Provision of information held by Northumbria Police made under the Freedom of Information Act 2000 (the 'Act')
As you may be aware the purpose of the Act is to allow a general right of access to information held at the time of a request, by a Public Authority (including the Police), subject to certain limitations and exemptions.
In response to the rising number of detentions by police under Section 136, many forces have introduced Triage schemes with Health partners.
These can be schemes where a health professionals attends incidents concerning mentally ill people in a police car with a police officer.
Alternatively there can be a mental health professional working in a force control room advising officers before they exercise their power to detain using this section.
There may be other variations which also are described as Triage schemes.
You may have created an alternative to a Triage scheme such as training a limited number of officers to a higher level to deal with such incidents. These are often called Crisis Intervention Teams.
I would like to know whether your force has any such Triage scheme. If you have can you tell me:
- What form/s it takes.
- When it started and if it is not running at present, when it finished.

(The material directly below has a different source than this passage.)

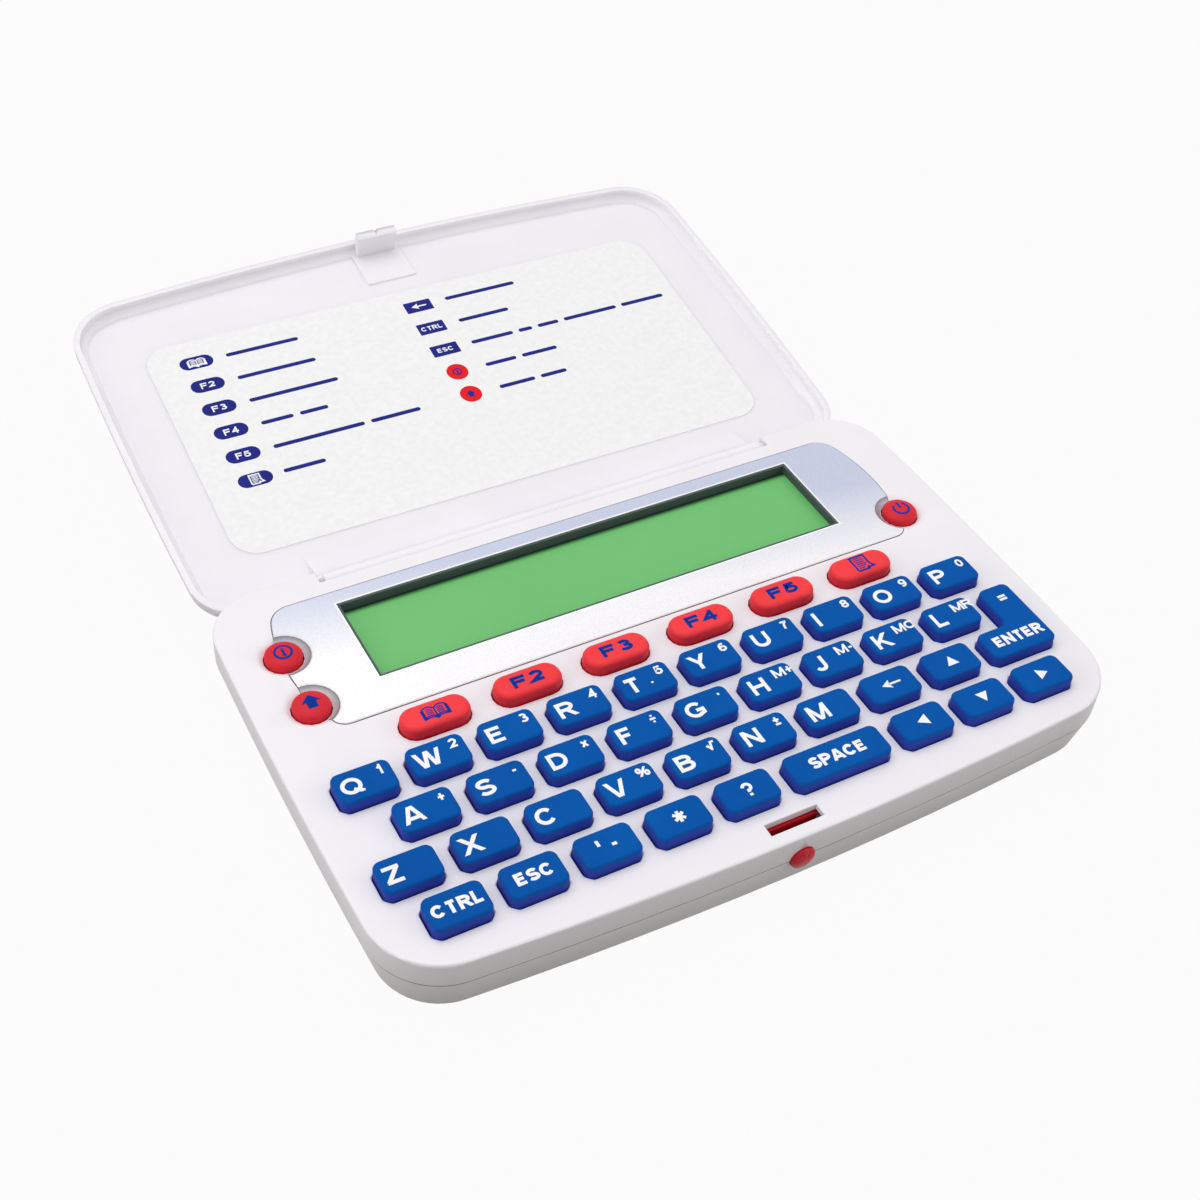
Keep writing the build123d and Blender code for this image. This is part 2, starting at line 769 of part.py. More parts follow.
def lid_shell():
    """The lid's plate and rim."""
    levels = [(rim_z, 0)]
    levels += [(lid_top - lid_edge_round + rise, back)
               for rise, back in edge_round(lid_edge_round)]
    hollow = [(rim_z, lid_rim), (cavity_z - lid_cavity_round, lid_rim),
              (cavity_z, lid_rim + lid_cavity_round)]
    return stack(lid_outline, levels) - stack(lid_outline, hollow)


def flank_angle():
    """Direction, from the axis, in which the tab's flank leaves the barrel."""
    rise = lid_top - hinge_z
    return math.atan2(rise, tab_heel) + math.acos(barrel_radius / math.hypot(rise, tab_heel))


def lid_tab():
    """The wedge along the rear edge that ends in the hinge barrel."""
    pad = hinge_z + tab_rise
    lean = flank_angle()
    outline = Polyline(
        (hinge_y - barrel_radius * math.cos(lean), hinge_z + barrel_radius * math.sin(lean)),
        (hinge_y - tab_heel, lid_top),
        (hinge_y - tab_ramp_end, lid_top),
        (hinge_y - tab_ramp_end, cavity_z),
        (hinge_y - tab_pad, pad),
        (hinge_y - tab_foot, pad),
        (hinge_y - barrel_neck, hinge_z + barrel_neck),
        (hinge_y, hinge_z),
        close=True,
    )
    face = make_face(Plane.YZ * outline)
    wedge = extrude(face, 2 * tab_half_width, dir=(1, 0, 0))
    turn = Pos(0, hinge_y, hinge_z) * Rot(0, 90, 0)
    barrel = turn * Cylinder(barrel_radius, 2 * tab_half_width)
    return Pos(-tab_half_width, 0, 0) * wedge + barrel


def lid_hook():
    """The hook at the lid's front edge and the low pad behind it."""
    half = hook_half_width
    barb_top = hook_tip + barb_height
    barb = hook_rear + barb_reach
    profile = Polyline(
        (hook_front, cavity_z),
        (hook_front, hook_tip),
        (hook_rear, hook_tip),
        (barb, hook_tip + barb_height / 2),
        (barb, barb_top),
        (hook_rear, barb_top),
        (hook_rear, cavity_z),
        close=True,
    )
    hook = Pos(-half, 0, 0) * extrude(make_face(Plane.YZ * profile), 2 * half, dir=(1, 0, 0))
    groove = Pos(0, hook_rear, hook_tip) * Rot(0, 45, 0) * Box(hook_groove, 2 * wall, hook_groove)
    pad = block(-hook_pad_half_width, hook_pad_half_width, hook_front, hook_pad_rear,
                cavity_z - hook_pad_height, cavity_z)
    return hook - groove + pad


def make_lid():
    """The lid with its tab, stub pins and hook, swung open."""
    shut = lid_shell() + lid_tab() + lid_hook()
    shut += hinge_pins(hinge_pin_radius, hinge_pin_depth)
    hinge = Pos(0, hinge_y, hinge_z)
    return hinge * Rot(-lid_opening, 0, 0) * hinge.inverse() * shut


# ---- Files ------------------------------------------------------------------
def whole(shape):
    """A list of separate solids as one compound."""
    return Compound(children=shape) if isinstance(shape, list) else shape


def all_parts():
    """Every node by name."""
    parts = {name: make_key(key) for name, key in key_table().items()}
    parts["top_case"] = make_top_case()
    parts["bottom_case"] = make_bottom_case()
    parts["display_bezel"] = make_bezel()
    parts["display_surround"] = make_surround()
    parts["lcd_panel"] = make_lcd()
    parts["circuit_board"] = make_board()
    parts["keypad_mat"] = make_mat()
    parts["coin_cells"] = make_cells()
    parts["battery_door"] = make_door()
    parts["case_screws"] = make_case_screws()
    parts["release_button"] = make_release_button()
    parts["release_spring"] = make_release_spring()
    parts["lid"] = make_lid()
    return parts


os.makedirs("parts", exist_ok=True)
for name, shape in all_parts().items():
    export_step(whole(shape), "parts/" + name + ".step")
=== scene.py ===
import logging
import math
from dataclasses import dataclass, field
from enum import Enum
from typing import Callable, Iterable, Sequence

import bmesh
import bpy
from mathutils import Matrix, Vector


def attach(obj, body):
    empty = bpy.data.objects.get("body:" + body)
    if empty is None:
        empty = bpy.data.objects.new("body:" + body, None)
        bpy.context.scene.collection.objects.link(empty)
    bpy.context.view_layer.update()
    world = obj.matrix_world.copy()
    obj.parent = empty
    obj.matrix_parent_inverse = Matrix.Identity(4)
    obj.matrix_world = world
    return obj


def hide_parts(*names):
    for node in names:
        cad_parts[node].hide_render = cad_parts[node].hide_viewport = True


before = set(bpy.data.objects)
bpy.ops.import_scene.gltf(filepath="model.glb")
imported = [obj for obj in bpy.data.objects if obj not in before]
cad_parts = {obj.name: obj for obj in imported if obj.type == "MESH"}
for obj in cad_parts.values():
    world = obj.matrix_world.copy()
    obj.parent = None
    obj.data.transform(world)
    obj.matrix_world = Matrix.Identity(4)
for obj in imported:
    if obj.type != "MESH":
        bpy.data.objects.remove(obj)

MM = 0.001
LOG = logging.getLogger("dictionary")

Point = tuple[float, float]
Place = tuple[float, float, float]
Colour = tuple[float, float, float]
Piece = bpy.types.Object
Socket = bpy.types.NodeSocket
Edge = bmesh.types.BMEdge
Face = bmesh.types.BMFace


# ---- Workbench: the few moves that every piece is made with ------------------


def deselect() -> None:
    """Lets go of every object, the frame's nodes among them."""
    bpy.ops.object.select_all(action="DESELECT")


def take(obj: Piece) -> None:
    """Selects one object only and makes it the active one."""
    deselect()
    obj.select_set(True)
    bpy.context.view_layer.objects.active = obj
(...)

- What coverage it has ie 24 hours a day 7 days a week, or 12 hours a day 4 days a week etc.
- Has your scheme been evaluated and if so is it possible for me to have a copy of the evaluation.
- If you do not have a Triage scheme do you have an alternative and if so could you briefly describe it.
We have now had the opportunity to fully consider your request and I provide a response for your attention.
Following receipt of your request, searches were conducted with the Safeguarding Department of Northumbria Police. I can confirm that the information you have requested is held by Northumbria Police.
I am able to disclose the located information to you as follows.
- Northumbria Police run a model whereby a police officer and mental health nurse go out on patrol together in an unmarked vehicle. This enables them to provide a face to face service to help people who find themselves in crisis as well as speaking and offering direct advice over the phone. They also provide assistance and guidance to front line officers on any issues around mental health including s135 warrants, safe & well checks and missing persons.
- Street triage was first launched in September 2014 covering the areas of Gateshead, South Tyneside and Sunderland; following its success it was extended to cover the whole force also comprising Northumberland, North Tyneside and Newcastle in July 2015 and continues to operate.
- There are two teams operating across the force everyday between the hours of 1000 – 0300. (On public holidays there is only 1 team). Outside of these hours officers can contact the crisis team whom have a 24/7 single point of access for advice. Referrals to street triage are only permissible via the police control room; GPs, ambulance service etc are not allowed to contact the team directly and use them as a short cut to access mental health services.
- The scheme was independently evaluated by Newcastle University in 2016 and subsequently published in the British medical Journal (open) edition. Negotiations are currently on-going for a further evaluation with a focus on the service user experience.